GCF Supports Climate Action in Pacific, Bhutan
During its Second Structured Dialogue with the Pacific, held in August in Pohnpei, Micronesia, GCF strengthened partnerships with key stakeholders in the region.
Pacific island countries have successfully engaged with GCF, with nine projects approved to date, as well as 19 readiness projects supporting the capacity of countries to respond to the climate change challenge. Countries in the region have also submitted an additional 18 projects for consideration in future GCF Board meetings. At the Dialogue, countries presented the goal of submitting 64 additional project proposals.
The Government of Bhutan and the GCF scoping mission convened a number of meetings, including a national structured dialogue, aimed at identifying ways for climate finance to help bolster national climate action.

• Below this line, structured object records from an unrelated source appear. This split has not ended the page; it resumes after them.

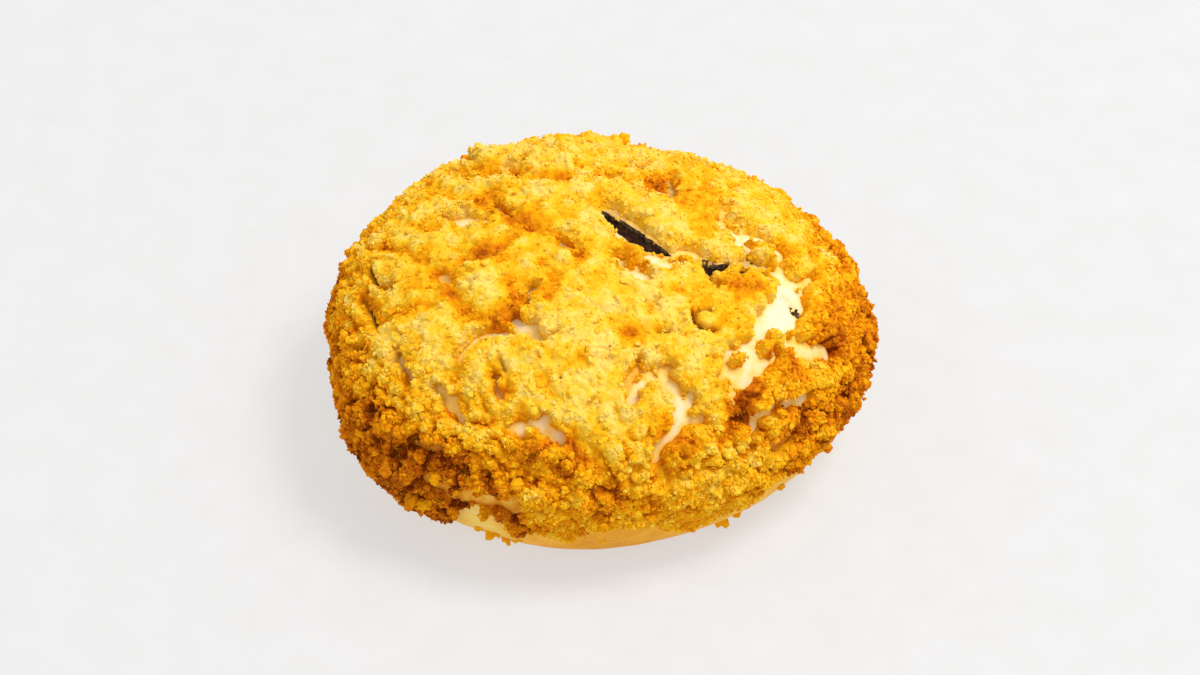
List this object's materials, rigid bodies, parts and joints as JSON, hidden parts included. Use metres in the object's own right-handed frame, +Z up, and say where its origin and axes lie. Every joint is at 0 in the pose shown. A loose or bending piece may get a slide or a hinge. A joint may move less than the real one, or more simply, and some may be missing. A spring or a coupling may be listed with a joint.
{
  "type": "red bean bun",
  "caption": "Round red bean bun: a soft baked roll under a broken golden crumb crust, split on top so that its dark bean paste shows.",
  "frame": {"origin": "the middle of the flat base that the bun stands on", "axes": "+Z up out of the crumb crust, +X along the bun's longest side, towards which the split runs"},
  "size_m": [0.0992, 0.0912, 0.0445],
  "materials": {
    "roll": "soft baked bread skin, matt, pale cream to golden",
    "crumb_crust": "dry baked butter crumbs, matt, golden yellow with orange and brown edges",
    "bean_paste": "moist dark bean paste, slightly shiny"
  },
  "bodies": {
    "root": {"roll": "roll", "crumb_crust": "crumb_crust", "bean_paste": "bean_paste"}
  },
  "joints": []
}
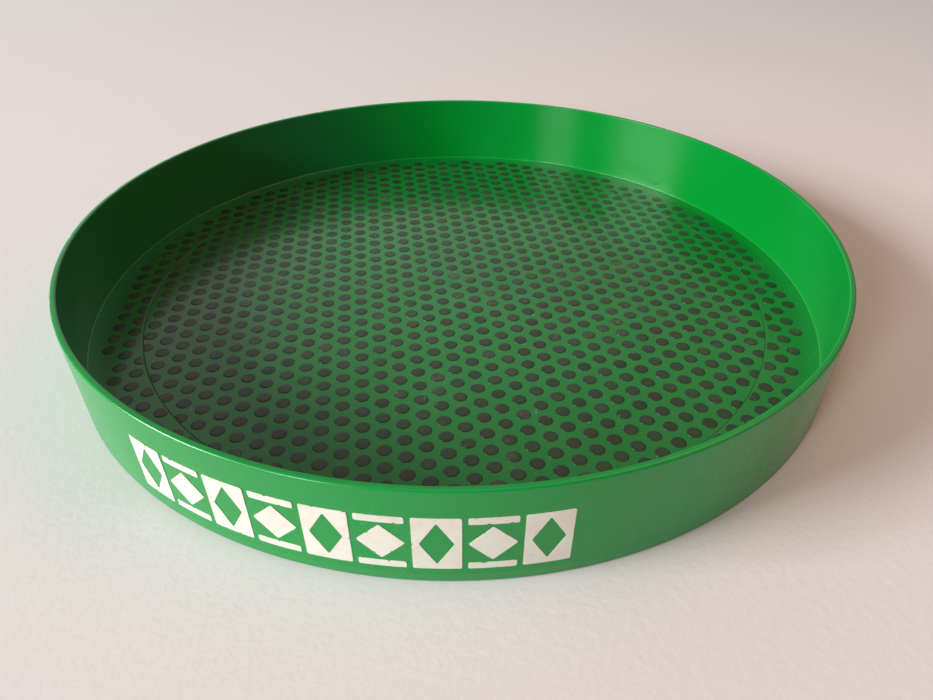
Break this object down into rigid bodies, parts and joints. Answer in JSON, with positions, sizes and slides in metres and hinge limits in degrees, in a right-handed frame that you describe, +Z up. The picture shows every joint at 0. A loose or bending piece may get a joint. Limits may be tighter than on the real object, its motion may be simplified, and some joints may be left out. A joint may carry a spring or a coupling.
{
  "type": "serving tray",
  "caption": "Round moulded plastic serving tray with a steep rounded-lip wall, a floor of raised anti-slip dots and a plain geometric motif printed on its outside.",
  "frame": {"origin": "centre of the circle the tray rests on, on its bottom plane", "axes": "+Z up along the tray's axis, -Y towards the middle of the front printed motif"},
  "size_m": [0.32, 0.32, 0.038],
  "materials": {
    "body_plastic": "satin-gloss green, lightly scuffed",
    "grip_rubber": "matt dark grey, worn pale on some dots",
    "print_ink": "matt cream ink, chipped and yellowed"
  },
  "bodies": {
    "root": {"tray_body": "body_plastic", "grip_dots_centre": "grip_rubber", "grip_dots_middle": "grip_rubber", "grip_dots_outer": "grip_rubber", "rim_print_front": "print_ink", "rim_print_back": "print_ink"}
  },
  "joints": []
}
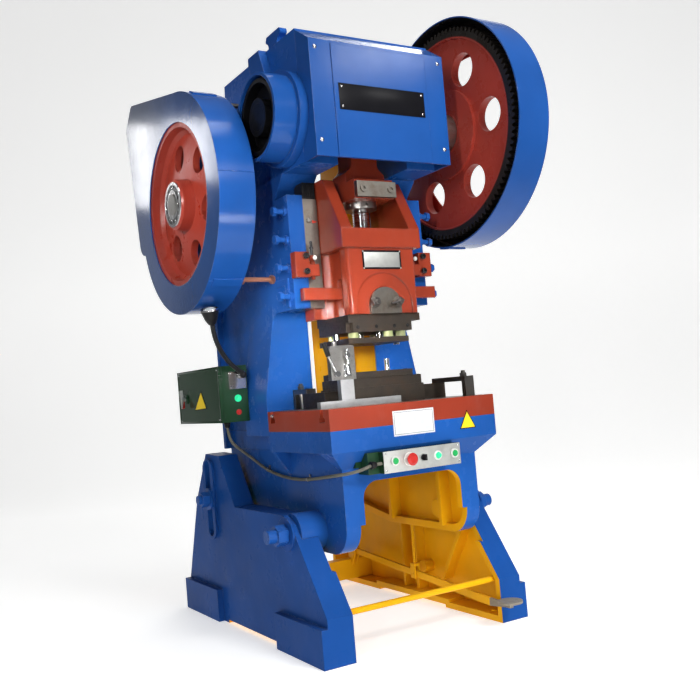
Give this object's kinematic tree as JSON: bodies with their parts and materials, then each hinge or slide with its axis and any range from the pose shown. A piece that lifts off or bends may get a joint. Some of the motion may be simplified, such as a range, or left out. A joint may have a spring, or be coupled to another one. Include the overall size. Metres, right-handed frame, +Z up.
{
  "type": "open-back inclinable stamping press",
  "caption": "Open-back inclinable stamping press with crank-driven slide, side gear and flywheel drive, die set, two-hand controls and electric box on a pair of cast legs.",
  "frame": {"origin": "centre of the four floor bolts, on the floor under the feet", "axes": "+X to the press's right as seen from its front (the gear side), +Y towards the rear, +Z up"},
  "size_m": [1.172, 1.472, 2.371],
  "materials": {
    "frame_paint": "gloss enamel over rough castings",
    "guard_paint": "gloss enamel on sheet",
    "safety_yellow": "gloss enamel",
    "slide_paint": "orange-red enamel, thin and greasy",
    "bolster_paint": "orange-red enamel, top face ground",
    "gear_paint": "oxide-red enamel, greased",
    "machined_steel": "machined, oiled",
    "die_steel": "browned tool steel",
    "polished_steel": "polished",
    "black_iron": "black, greasy",
    "bush_bronze": "turned",
    "copper_paint": "dull copper-coloured enamel",
    "belt_rubber": "moulded",
    "urethane": "cast elastomer",
    "rail_aluminium": "sawn bar",
    "panel_aluminium": "satin plate",
    "box_paint": "smooth dark green enamel",
    "lamp_lens": "clear moulding",
    "button_green": "moulded",
    "button_red": "moulded",
    "black_plastic": "moulded",
    "conduit_grey": "sleeved"
  },
  "bodies": {
    "base": {"left_leg": "frame_paint", "right_leg": "frame_paint", "rear_cross_beam": "safety_yellow", "front_tie_rod": "safety_yellow", "hinge_bolts": "frame_paint"},
    "frame": {"body_frame": "frame_paint", "slot_bolts": "frame_paint", "bolster_plate": "bolster_paint", "left_gib": "machined_steel", "right_gib": "machined_steel", "gib_bolts": "frame_paint", "hood": "guard_paint", "shaft_bushes": "bush_bronze", "brake_guard": "frame_paint", "brake_band": "black_iron", "gear_cover": "guard_paint", "flywheel_cover": "guard_paint", "stay_rods": "copper_paint", "motor": "frame_paint", "motor_base": "frame_paint", "drive_belts": "belt_rubber", "control_box": "box_paint", "control_face": "panel_aluminium", "pilot_lamps": "lamp_lens", "electric_box": "box_paint", "lamp_arm": "black_plastic", "lamp_head": "black_plastic", "conduit": "conduit_grey", "knockout_brackets": "slide_paint", "lower_die": "die_steel", "die_clamps": "machined_steel", "fixture_bracket": "rail_aluminium", "front_rail": "rail_aluminium"},
    "crank": {"crankshaft": "machined_steel", "brake_drum": "black_iron"},
    "gear": {"bull_gear": "gear_paint"},
    "flywheel_set": {"countershaft": "machined_steel", "pinion": "black_iron", "flywheel": "gear_paint"},
    "motor_rotor": {"motor_pulley": "black_iron"},
    "rod": {"connecting_rod": "slide_paint", "rod_cap": "slide_paint", "clamp_plate": "machined_steel", "ball_screw": "polished_steel", "lock_ring": "black_iron"},
    "ram": {"slide": "slide_paint", "shank_clamp": "machined_steel", "upper_die": "die_steel"},
    "stripper": {"stripper_plate": "die_steel", "stripper_springs": "urethane"},
    "knockout": {"knockout_bar": "slide_paint"},
    "pedal": {"foot_pedal": "frame_paint"},
    "pull": {"pull_rod": "safety_yellow"},
    "left_start": {"start_button_left": "button_green"},
    "right_start": {"start_button_right": "button_green"},
    "stop": {"stop_button": "button_red"},
    "selector": {"selector_knob": "black_plastic"},
    "door": {"electric_door": "box_paint"},
    "handle": {"isolator_handle": "black_plastic"},
    "lever": {"fixture_lever": "polished_steel"}
  },
  "joints": [
    {"name": "frame_tilt", "type": "hinge", "parent": "base", "child": "frame", "pos_m": [0, -0.345, 0.417], "axis": [-1, 0, 0], "range_deg": [0, 10]},
    {"name": "crank_turn", "type": "hinge", "parent": "frame", "child": "crank", "pos_m": [0, -0.35, 1.911], "axis": [-1, 0, 0], "range_deg": [0, 180]},
    {"name": "rod_swing", "type": "hinge", "parent": "crank", "child": "rod", "pos_m": [0, -0.35, 1.961], "axis": [-1, 0, 0], "range_deg": [-180, 0]},
    {"name": "slide_stroke", "type": "slide", "parent": "frame", "child": "ram", "axis": [0, 0, -1], "range_m": [0, 0.1]},
    {"name": "flywheel_turn", "type": "hinge", "parent": "frame", "child": "flywheel_set", "pos_m": [0, 0.07, 1.67862], "axis": [1, 0, 0], "continuous": true},
    {"name": "gear_turn", "type": "hinge", "parent": "frame", "child": "gear", "pos_m": [0, -0.35, 1.911], "axis": [1, 0, 0], "continuous": true},
    {"name": "motor_turn", "type": "hinge", "parent": "frame", "child": "motor_rotor", "pos_m": [0, 0.45, 2.05], "axis": [1, 0, 0], "continuous": true},
    {"name": "knockout_lift", "type": "slide", "parent": "ram", "child": "knockout", "axis": [0, 0, 1], "range_m": [0, 0.03]},
    {"name": "stripper_lift", "type": "slide", "parent": "ram", "child": "stripper", "axis": [0, 0, 1], "range_m": [0, 0.012], "stiffness_N_per_m": 20000, "springref_m": -0.003, "deforming": ["stripper_springs"]},
    {"name": "pedal_press", "type": "hinge", "parent": "base", "child": "pedal", "pos_m": [0.302, 0.415, 0.158], "axis": [1, 0, 0], "range_deg": [0, 3.4], "stiffness_Nm_per_rad": 200, "springref_deg": -17.19},
    {"name": "pull_slide", "type": "slide", "parent": "base", "child": "pull", "axis": [0, 0, -1], "range_m": [0, 0.029]},
    {"name": "left_start_press", "type": "slide", "parent": "frame", "child": "left_start", "axis": [0, 1, 0], "range_m": [0, 0.004], "stiffness_N_per_m": 300, "springref_m": -0.002},
    {"name": "right_start_press", "type": "slide", "parent": "frame", "child": "right_start", "axis": [0, 1, 0], "range_m": [0, 0.004], "stiffness_N_per_m": 300, "springref_m": -0.002},
    {"name": "stop_press", "type": "slide", "parent": "frame", "child": "stop", "axis": [0, 1, 0], "range_m": [0, 0.005]},
    {"name": "selector_turn", "type": "hinge", "parent": "frame", "child": "selector", "pos_m": [-0.013, -0.642, 0.652], "axis": [0, 1, 0], "range_deg": [-45, 45]},
    {"name": "door_swing", "type": "hinge", "parent": "frame", "child": "door", "pos_m": [-0.475, 0.018, 0.93], "axis": [0, 0, 1], "range_deg": [0, 90]},
    {"name": "handle_turn", "type": "hinge", "parent": "door", "child": "handle", "pos_m": [-0.475, 0.392, 0.922], "axis": [1, 0, 0], "range_deg": [0, 90]},
    {"name": "lever_turn", "type": "hinge", "parent": "frame", "child": "lever", "pos_m": [-0.244, -0.49, 0.966], "axis": [0, -1, 0], "range_deg": [0, 80]}
  ],
  "couplings": [
    {"joint": "rod_swing", "follows": "crank_turn", "ratio": -1},
    {"joint": "slide_stroke", "follows": "crank_turn", "m_per_rad": 0.031831},
    {"joint": "gear_turn", "follows": "flywheel_turn", "ratio": -0.15385},
    {"joint": "motor_turn", "follows": "flywheel_turn", "ratio": 4.655},
    {"joint": "pull_slide", "follows": "pedal_press", "m_per_rad": 0.485}
  ]
}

Bhutan is developing its 12th five-year plan to strengthen, among others, its progress on low-emission and climate-resilient development. For this task, Bhutan is using the GCF country programme, which summarizes a climate action agenda and planned activities with the Fund. GCF provides financial support directly to the country’s National Designated Authority (NDA), the Gross National Happiness Commission. Bhutan is receiving US$400,000 in GCF readiness support to assist its engagement with the Fund. GCF is also in the final stages of approving a US$3 million National Adaptation Plan (NAP) for Bhutan, with a focus on the water sector.
Overall, GCF has approved nearly US$30 million in support to Bhutan in terms of projects, capacity building of government officials and water adaptation planning. Bhutan has submitted projects to GCF requesting US$37 million focusing on low-emission transport, and climate-resilient agriculture and water resources management.